-- Begin --

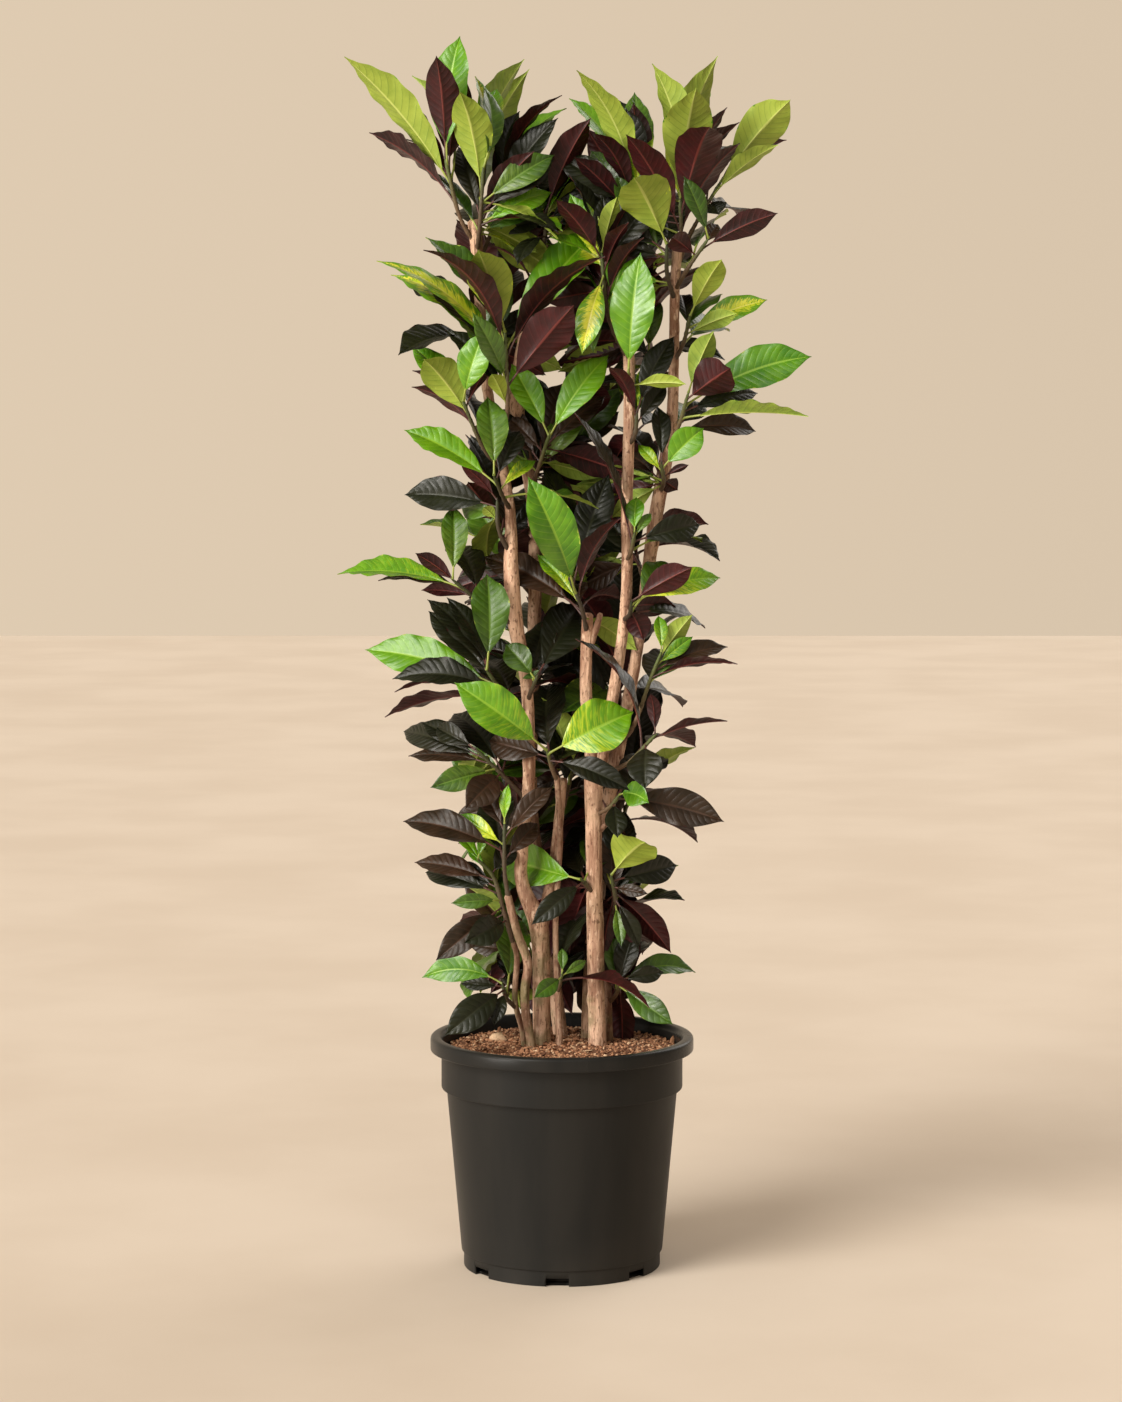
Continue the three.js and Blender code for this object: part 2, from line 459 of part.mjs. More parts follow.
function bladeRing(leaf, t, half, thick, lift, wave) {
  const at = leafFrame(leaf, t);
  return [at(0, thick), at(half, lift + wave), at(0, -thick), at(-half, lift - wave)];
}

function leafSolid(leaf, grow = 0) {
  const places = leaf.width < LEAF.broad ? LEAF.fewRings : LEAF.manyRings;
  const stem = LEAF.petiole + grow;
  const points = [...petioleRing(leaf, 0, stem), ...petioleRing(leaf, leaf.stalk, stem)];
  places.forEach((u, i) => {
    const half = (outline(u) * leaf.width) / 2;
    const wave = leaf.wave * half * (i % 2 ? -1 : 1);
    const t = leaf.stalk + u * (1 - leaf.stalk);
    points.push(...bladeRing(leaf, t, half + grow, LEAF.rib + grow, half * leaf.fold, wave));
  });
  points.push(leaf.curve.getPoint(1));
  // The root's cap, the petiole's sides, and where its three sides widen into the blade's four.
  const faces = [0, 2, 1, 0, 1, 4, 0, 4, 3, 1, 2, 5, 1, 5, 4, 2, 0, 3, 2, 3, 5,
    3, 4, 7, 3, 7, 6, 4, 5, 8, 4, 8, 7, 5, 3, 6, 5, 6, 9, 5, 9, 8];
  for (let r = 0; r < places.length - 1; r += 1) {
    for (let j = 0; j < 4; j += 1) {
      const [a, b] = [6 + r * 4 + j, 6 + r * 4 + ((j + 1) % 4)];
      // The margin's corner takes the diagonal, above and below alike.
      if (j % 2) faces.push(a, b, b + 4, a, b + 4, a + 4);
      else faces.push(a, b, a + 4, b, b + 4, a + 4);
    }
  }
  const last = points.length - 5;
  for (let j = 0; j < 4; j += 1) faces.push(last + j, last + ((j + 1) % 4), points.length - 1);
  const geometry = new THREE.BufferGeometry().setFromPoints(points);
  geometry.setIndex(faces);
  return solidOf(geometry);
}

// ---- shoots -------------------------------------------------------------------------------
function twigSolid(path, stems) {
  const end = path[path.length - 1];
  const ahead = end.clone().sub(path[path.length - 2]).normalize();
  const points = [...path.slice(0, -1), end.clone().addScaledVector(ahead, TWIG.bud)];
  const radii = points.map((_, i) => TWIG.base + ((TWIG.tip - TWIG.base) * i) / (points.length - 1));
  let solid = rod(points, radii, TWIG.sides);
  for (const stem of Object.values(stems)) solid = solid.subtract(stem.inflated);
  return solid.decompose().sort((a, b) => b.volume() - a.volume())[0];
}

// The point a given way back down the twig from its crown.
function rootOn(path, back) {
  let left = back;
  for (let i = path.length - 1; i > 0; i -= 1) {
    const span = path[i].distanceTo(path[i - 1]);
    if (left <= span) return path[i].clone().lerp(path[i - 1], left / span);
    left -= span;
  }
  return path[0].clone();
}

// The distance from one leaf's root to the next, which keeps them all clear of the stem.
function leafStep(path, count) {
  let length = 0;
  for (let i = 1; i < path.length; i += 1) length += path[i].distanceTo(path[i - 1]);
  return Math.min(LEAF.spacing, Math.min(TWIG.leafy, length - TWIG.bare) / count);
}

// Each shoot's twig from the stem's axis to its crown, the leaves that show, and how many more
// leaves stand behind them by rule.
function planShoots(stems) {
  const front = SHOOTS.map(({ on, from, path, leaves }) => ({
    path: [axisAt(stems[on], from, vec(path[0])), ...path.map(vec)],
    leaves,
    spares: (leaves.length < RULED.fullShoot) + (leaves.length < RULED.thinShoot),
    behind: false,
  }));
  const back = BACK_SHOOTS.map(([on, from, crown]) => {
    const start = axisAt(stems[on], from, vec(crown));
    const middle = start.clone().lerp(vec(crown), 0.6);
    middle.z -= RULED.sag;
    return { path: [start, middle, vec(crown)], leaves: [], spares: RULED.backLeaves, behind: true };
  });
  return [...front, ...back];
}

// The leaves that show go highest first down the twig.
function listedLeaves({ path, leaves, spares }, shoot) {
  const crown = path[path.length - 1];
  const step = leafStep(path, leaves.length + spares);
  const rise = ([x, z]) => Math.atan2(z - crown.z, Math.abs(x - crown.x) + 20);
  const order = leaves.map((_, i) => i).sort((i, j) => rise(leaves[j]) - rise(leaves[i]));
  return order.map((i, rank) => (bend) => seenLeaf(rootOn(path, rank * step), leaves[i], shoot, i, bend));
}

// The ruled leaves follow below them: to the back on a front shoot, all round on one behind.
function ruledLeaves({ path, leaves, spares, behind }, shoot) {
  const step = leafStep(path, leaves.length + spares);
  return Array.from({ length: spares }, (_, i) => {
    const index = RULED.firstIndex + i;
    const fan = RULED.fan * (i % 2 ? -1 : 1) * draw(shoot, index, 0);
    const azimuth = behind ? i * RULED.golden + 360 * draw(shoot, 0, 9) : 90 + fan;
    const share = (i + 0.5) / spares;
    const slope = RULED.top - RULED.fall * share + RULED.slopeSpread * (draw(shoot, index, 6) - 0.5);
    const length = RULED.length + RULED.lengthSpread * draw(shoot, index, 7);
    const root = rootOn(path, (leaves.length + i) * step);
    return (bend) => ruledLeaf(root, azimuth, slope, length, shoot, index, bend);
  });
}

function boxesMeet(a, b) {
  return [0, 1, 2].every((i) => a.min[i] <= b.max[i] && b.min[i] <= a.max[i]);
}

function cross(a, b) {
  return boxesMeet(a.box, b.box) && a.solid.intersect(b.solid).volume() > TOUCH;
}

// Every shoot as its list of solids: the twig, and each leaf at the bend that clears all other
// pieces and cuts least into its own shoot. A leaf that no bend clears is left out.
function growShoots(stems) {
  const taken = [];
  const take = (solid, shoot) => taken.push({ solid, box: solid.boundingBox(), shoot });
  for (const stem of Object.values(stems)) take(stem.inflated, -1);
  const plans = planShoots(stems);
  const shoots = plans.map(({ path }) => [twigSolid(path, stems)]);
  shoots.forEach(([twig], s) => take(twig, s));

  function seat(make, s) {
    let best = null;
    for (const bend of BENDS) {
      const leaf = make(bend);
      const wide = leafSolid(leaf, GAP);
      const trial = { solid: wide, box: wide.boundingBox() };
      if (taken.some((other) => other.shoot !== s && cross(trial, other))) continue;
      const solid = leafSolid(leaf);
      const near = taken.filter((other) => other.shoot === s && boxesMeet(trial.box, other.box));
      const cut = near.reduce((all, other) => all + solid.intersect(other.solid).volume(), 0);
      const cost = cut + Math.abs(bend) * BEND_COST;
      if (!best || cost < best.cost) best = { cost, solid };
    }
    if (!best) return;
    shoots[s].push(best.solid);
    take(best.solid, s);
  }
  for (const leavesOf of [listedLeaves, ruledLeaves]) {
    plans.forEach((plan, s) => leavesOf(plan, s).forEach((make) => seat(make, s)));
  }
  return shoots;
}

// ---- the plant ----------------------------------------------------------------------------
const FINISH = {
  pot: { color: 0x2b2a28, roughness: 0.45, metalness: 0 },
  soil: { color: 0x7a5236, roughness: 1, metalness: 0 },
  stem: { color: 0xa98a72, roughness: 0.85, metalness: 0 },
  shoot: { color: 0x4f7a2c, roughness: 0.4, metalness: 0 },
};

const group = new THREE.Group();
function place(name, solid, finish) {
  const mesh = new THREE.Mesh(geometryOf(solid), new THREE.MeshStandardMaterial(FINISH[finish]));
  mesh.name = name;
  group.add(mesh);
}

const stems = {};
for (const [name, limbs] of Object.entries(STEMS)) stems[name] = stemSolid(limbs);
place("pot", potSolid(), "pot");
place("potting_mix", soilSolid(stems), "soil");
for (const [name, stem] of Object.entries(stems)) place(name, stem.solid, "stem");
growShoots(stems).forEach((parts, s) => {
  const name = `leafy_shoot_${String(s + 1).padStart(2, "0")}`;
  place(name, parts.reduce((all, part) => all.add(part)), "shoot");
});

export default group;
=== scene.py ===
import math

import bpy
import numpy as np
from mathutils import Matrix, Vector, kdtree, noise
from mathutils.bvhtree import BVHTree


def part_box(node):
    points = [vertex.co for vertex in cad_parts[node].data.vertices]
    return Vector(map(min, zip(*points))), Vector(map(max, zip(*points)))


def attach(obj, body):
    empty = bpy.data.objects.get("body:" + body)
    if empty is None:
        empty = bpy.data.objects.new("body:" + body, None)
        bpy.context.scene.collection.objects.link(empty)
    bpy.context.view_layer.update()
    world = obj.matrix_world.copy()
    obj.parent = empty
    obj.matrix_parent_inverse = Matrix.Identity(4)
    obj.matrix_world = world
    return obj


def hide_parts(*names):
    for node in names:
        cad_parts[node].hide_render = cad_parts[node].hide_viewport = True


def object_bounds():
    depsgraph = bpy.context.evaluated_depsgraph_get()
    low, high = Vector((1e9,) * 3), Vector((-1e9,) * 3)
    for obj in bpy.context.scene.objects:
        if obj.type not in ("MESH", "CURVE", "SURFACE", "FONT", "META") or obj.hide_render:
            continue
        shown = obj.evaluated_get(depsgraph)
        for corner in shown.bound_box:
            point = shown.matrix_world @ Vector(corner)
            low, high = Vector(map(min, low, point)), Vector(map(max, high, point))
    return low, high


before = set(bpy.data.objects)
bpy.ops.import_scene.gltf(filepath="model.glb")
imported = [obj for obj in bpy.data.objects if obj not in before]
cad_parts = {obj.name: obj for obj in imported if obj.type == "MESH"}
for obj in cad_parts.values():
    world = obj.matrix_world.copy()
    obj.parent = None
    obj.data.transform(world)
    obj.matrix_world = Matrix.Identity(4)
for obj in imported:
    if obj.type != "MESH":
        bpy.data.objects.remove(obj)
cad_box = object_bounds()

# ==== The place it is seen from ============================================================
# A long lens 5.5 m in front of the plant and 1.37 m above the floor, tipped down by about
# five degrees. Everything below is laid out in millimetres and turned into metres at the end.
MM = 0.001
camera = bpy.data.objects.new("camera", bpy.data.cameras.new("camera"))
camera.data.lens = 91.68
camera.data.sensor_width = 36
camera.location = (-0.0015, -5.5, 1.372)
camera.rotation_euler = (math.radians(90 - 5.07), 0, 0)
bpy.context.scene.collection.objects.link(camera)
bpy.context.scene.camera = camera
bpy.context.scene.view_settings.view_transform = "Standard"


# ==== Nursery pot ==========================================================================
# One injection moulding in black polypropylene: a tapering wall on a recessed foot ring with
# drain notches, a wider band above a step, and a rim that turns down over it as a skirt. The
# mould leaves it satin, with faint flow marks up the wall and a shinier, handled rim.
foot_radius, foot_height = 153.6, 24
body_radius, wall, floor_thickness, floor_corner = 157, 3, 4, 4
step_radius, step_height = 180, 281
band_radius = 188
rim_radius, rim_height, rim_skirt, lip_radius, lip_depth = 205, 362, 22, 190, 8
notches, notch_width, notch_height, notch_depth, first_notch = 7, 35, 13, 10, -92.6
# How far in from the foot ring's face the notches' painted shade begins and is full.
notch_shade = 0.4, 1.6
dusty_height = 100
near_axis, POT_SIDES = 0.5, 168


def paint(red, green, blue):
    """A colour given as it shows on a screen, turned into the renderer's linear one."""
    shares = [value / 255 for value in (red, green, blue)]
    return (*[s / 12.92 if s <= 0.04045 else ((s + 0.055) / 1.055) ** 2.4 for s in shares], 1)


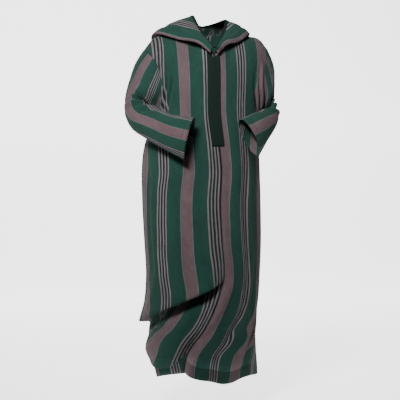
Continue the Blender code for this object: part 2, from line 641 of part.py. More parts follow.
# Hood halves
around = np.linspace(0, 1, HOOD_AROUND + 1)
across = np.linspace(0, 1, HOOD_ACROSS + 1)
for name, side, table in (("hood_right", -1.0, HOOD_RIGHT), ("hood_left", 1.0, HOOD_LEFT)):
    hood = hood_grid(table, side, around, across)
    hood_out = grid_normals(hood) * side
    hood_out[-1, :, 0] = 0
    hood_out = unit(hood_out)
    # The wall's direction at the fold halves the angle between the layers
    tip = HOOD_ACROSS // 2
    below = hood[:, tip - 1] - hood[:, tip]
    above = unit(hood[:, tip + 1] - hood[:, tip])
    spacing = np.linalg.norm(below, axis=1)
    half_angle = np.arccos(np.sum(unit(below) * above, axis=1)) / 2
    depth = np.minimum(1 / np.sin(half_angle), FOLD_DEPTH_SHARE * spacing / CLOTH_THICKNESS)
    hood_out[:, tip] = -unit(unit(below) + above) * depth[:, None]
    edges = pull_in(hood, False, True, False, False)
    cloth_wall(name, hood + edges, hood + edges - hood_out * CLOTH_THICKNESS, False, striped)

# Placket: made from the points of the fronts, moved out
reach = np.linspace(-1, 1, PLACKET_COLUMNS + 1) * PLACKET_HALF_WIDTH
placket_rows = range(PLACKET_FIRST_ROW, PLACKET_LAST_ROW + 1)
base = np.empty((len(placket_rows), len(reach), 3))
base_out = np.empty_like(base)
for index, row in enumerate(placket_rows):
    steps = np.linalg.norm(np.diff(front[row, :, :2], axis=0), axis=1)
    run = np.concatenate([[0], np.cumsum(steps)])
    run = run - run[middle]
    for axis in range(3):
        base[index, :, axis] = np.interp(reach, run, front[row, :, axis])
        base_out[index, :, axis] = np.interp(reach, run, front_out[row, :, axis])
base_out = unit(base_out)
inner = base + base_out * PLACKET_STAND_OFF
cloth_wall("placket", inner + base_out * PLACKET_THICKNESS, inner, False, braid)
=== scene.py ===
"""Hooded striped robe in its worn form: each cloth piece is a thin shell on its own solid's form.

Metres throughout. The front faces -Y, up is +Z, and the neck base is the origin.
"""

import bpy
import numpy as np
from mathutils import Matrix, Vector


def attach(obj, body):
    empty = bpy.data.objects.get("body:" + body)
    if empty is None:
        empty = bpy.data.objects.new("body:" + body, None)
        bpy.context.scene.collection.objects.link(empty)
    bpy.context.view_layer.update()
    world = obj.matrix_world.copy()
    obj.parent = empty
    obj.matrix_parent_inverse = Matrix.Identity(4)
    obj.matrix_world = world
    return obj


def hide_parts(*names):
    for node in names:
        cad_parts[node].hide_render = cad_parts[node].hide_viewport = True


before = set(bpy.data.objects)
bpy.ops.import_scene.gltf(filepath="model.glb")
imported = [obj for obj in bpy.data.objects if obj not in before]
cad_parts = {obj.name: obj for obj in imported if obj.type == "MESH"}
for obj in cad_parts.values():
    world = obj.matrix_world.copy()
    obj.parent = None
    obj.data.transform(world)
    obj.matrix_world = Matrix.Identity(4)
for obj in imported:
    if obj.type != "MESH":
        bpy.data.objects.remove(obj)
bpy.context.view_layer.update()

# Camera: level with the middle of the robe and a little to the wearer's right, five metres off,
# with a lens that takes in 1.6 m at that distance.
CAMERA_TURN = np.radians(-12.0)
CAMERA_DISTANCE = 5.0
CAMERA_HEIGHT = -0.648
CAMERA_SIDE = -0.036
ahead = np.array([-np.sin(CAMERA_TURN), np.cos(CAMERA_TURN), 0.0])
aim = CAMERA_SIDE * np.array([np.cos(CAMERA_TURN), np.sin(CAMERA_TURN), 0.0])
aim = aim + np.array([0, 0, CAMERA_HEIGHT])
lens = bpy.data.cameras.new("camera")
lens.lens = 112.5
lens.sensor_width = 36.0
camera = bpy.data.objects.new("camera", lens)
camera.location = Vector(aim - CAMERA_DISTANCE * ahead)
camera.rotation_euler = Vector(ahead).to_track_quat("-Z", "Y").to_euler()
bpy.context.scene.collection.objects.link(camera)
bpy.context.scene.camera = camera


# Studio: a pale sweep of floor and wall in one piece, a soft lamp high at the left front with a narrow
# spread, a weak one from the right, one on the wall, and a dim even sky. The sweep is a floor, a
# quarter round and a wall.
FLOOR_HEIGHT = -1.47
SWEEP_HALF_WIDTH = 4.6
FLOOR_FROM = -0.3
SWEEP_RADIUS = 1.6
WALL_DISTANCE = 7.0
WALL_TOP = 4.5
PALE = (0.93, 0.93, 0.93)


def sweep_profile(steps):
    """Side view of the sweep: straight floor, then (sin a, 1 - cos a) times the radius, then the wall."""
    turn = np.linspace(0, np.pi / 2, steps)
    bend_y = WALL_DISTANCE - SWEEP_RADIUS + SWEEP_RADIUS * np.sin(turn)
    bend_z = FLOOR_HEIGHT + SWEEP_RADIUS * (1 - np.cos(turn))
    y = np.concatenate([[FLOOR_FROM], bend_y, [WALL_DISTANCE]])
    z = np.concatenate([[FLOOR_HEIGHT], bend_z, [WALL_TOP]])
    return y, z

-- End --

GOAL OF THE EXERCISE = Copy all lines from the material that contain "shown".

FULL SOLUTION =
        shown = obj.evaluated_get(depsgraph)
        for corner in shown.bound_box:
            point = shown.matrix_world @ Vector(corner)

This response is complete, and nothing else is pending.